Walter Gropius'un 1900’lerin ortasında, Harvard Üniversitesi’nde ders verdiği sırada kendisi ve ailesinin ikamet ettiği Gropius Evi, mimarın ABD’de hayata geçirdiği ilk projesidir. 1938 yılında inşası tamamlanan Lincoln, Massachusetts’teki ev, aslen geleneksel New England estetiği ile Bauhaus’un modernist öğretilerinin karmasından oluşmuştur. Tasarımında öncelikli olarak New England Çiftlik Evi estetiğini temel alan Gropius bir yandan da modern ve toptan üretim malzemeleri ile prefabrik unsurları yapıya entegre etmiştir.
Savaşın ortasında ve modern mimarlık hareketinin hızla yayıldığı bir dönemde yapılan Gropius Evi, ölçüleri ve fiziksel kimliğinin onu çevreleyen bölgeye göre tasarlanması nedeniyle son derece "mütevazı" olarak tanımlanabilir. Evin dış cephesinde kullanılan tuğla ve yerel ahşap kaplama malzemeler ile yan yana dizilen şerit pencereler (ribbon windows) ve cam bloklar; yeni ile eski, modern ile geleneksel, Avrupalı ile New England tarzı arasında bir denge kurulmasına yardımcı olmuştur.
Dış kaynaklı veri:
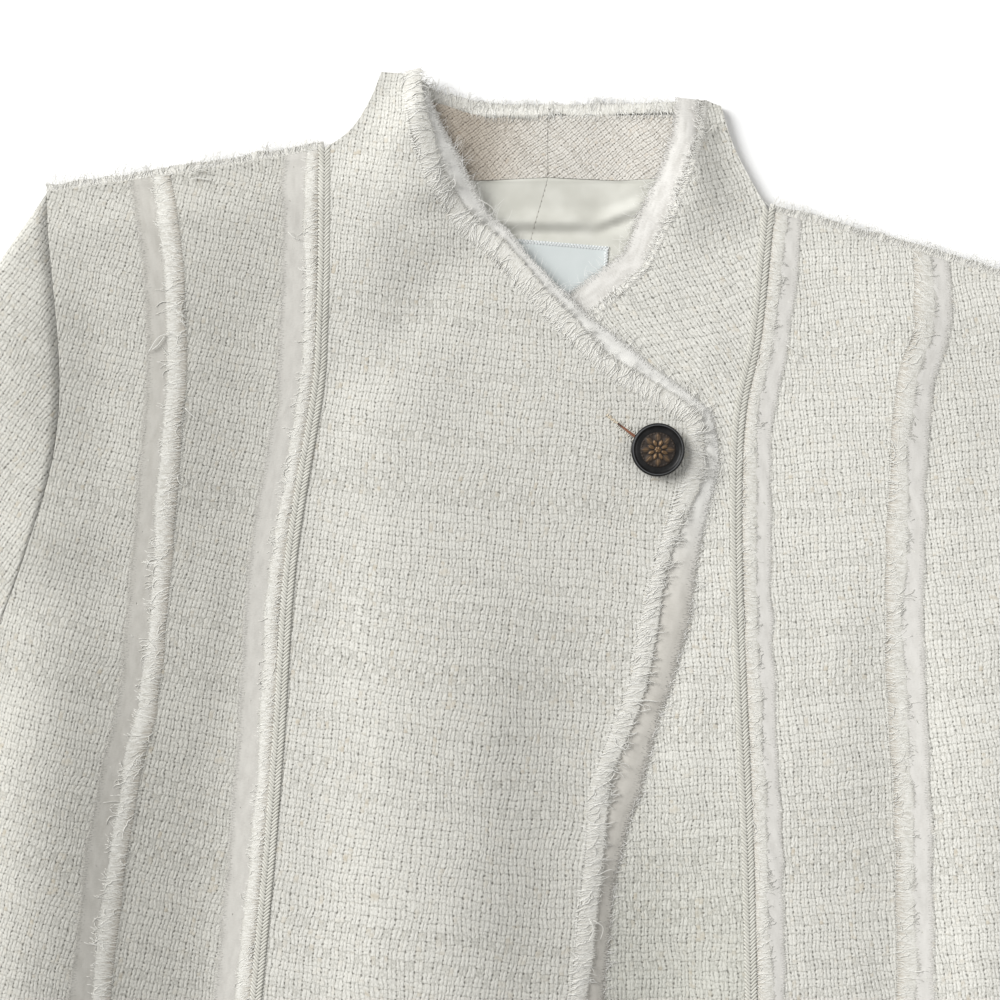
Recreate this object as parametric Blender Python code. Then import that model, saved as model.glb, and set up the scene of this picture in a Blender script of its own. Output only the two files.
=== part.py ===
"""Cropped tweed jacket with a grown-on funnel collar, buttoned and laid flat on its back.

The garment lies on the plane z = 0 with its collar towards +Y. "right" and "left" are the
wearer's: the right front lies on top of the left one. Every sheet of cloth is a thin wall
over one relief, a height of the laid garment at each point of the plane. Lengths are in
millimetres until the meshes are made, and the tables are measured from the middle of the
back collar's top edge.
"""
from collections import namedtuple
import math

import bmesh
import bpy
import numpy as np

MM = 0.001

# walls of the cloths
TWEED = 2.0
FACING = 1.6
SATIN = 1.0
CHIFFON = 0.8
LABEL = 0.8
FRINGE = 1.0
BRAID = 2.2

# clearances
SEAM = 0.3            # between pieces sewn edge to edge
LAY = 0.3             # between flat pieces that lie on each other
LIFT = 0.5            # under trims laid on the folded panels
LAP = 1.0             # between the right front and the left front under it

# how high the laid garment stands
EDGE_HEIGHT = TWEED + LAY + TWEED + 0.1    # two layers at the outline
BODY_HEIGHT = 8.0
RIM = 22.0                                 # the panels round down over this width
HEM_RIM = 70.0                             # and settle onto the back over this one at the hem
SLEEVE_HEIGHT = 7.4

# trims
BRAID_WIDTH = 5.0
FRINGE_BACKING = 1.8
FRINGE_LENGTH = 6.5
EDGE_FRINGE_LENGTH = 8.5
INNER_CHIFFON_WIDTH = 17.0
OUTER_CHIFFON_WIDTH = 16.0
NECK_CHIFFON_WIDTH = 14.0

# rows of the panels' grids
CURVE_STEPS = 12
FRONT_COLUMNS = 9
COLLAR_ROWS = 3
NECKLINE_ROWS = 9
FRONT_EDGE_ROWS = 19
BODY_ROWS = NECKLINE_ROWS + FRONT_EDGE_ROWS
ARMHOLE_ROWS = 14

# the body's corners: shoulder tip, underarm and hem on each side
Corners = namedtuple("Corners", "shoulder_tip armhole_bow underarm hem")
RIGHT = Corners((-211, -33), (-206, -140), (-245, -257), (-268, -487))
LEFT = Corners((208, -74), (204, -175), (226, -282), (216, -512))

# seams of the body from shoulder to hem, and the grown-on collar's folds at the sides
INNER_SEAM_RIGHT = [(-94, -15), (-94, -56), (-95, -92), (-97, -118), (-108, -188), (-113, -261),
                    (-119, -334), (-135, -494)]
INNER_SEAM_LEFT = [(93, -41), (91, -58), (87, -95), (80, -132), (79, -190), (81, -251),
                   (84, -324), (88, -505)]
OUTER_SEAM_RIGHT = [(-159, -26), (-153, -65), (-152, -116), (-159, -205), (-164, -251),
                    (-171, -282), (-180, -344), (-195, -490)]
OUTER_SEAM_LEFT = [(154, -58), (153, -90), (145, -121), (141, -209), (144, -282), (146, -345),
                   (148, -508)]
COLLAR_FOLD_RIGHT = [(-70, 17), (-75, 5), (-83, -7), (-94, -15)]
COLLAR_FOLD_LEFT = [(73, 3), (78, -13), (85, -27), (93, -41)]

# raw edges of the fronts: collar, neckline down to the point, then the front edge to the hem
FrontEdge = namedtuple("FrontEdge", "collar neckline front")
EDGE_RIGHT = FrontEdge(
    collar=[(-61, 16), (-59, 1), (-57, -11), (-52, -26)],
    neckline=[(-52, -26), (-45, -38), (-36, -51), (-22, -63), (0, -87), (23, -109), (47, -124),
              (59, -131)],
    front=[(59, -131), (59, -146), (53, -163), (45, -188), (38, -219), (34, -240), (19, -281),
           (15, -320), (12, -344), (-2, -498)])
EDGE_LEFT = FrontEdge(
    collar=[(67, 5), (65, -12), (61, -24), (57, -35)],
    neckline=[(57, -35), (51, -48), (42, -66), (34, -74), (22, -84), (0, -98), (-30, -115),
              (-61, -131)],
    front=[(-61, -131), (-62, -155), (-62, -205), (-54, -260), (-49, -343), (-50, -501)])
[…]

Gropius, gelenekle bağ kurmaya çalışırken bir yandan da modernist estetiği yerel malzemeler vasıtasıyla yapıya empoze etmeye çalışmaktadır. Evi tamamıyla beyaza boyamış, dış cephede son derece Korbüzyen olarak tanımlanabilecek renkli şerit pencereler ve cam bloklar kullanarak peyzaj içinde evin tamamıyla yabancı bir obje gibi algılanmasını sağlamıştır.
Gropius, evin iç mekanlarında New England tarzının mimari dilini kullanmayı tercih etmemiş, bunun yerine Bauhaus uslubu fabrikasyon ürünlerle Marcel Breuer’in mobilya tasarımlarını bir araya getirmiştir. Avrupa’daki çalışmalarda da eşzamanlı olarak ortaya konan tasarım anlayışına benzer şekilde ev, geniş pencereler vasıtasıyla mekanların ışıktan maksimum derecede faydalanmasını sağlayacak bir tür açık alan organizasyonuna sahiptir.
Evin dış cephesiyle uyum gösterecek biçimde Gropius, iç mekanlarda da siyah, beyaz, açık gri, toprak ve çok az da kırmızı renk tonlarından oluşan minimalist bir renk paleti kullanmayı tercih etmiştir.
Yapı tamamlandığında Gropius Evi, Uluslararası Üslup’un Amerika’daki ilk örneklerden biri olması nedeniyle mimarlık çevrelerinde son derece büyük bir yankı uyandırmış ve tartışılmıştır. Gropius ise bunu ürkütücü bulmuştur:
“ABD’de kendime ait olan ilk evimi inşa etmeyi planladığımda New England mimarlık geleneğinin uygun ve hala geçerli olduğunu düşündüğüm tüm özellikleriyle kendi tasarım anlayışımı harmanladım. Bu yerellik yanlısı ruhla çağdaş yaklaşımın birleşiminden Avrupa’da asla inşa etmeye kalkışmayacağım bir yapı ortaya çıktı. Çünkü Amerika ile Avrupa birbirinden tamamıyla farklı iklimsel, teknik ve psikolojik geçmişlere sahip kıtalar.”
Walter Gropius’un 1969 yılındaki vefatına kadar kendisinin ve ailesinin ikametgâhı olan Gropius Evi’nin mülkiyeti daha sonraları arazinin sahibine geçmiştir. Mimarın çalışmasının bölgede sonradan inşa edilen modernist yapılara öncülük ettiğinin farkında olan arazi sahibi, Gropius’un gerçek bir hayranıdır. Gropius Evi, mimarın yaşamı boyunca ürettiği çalışmalara ithafen 2000 yılında Ulusal Anıt olarak kabul edilmiştir.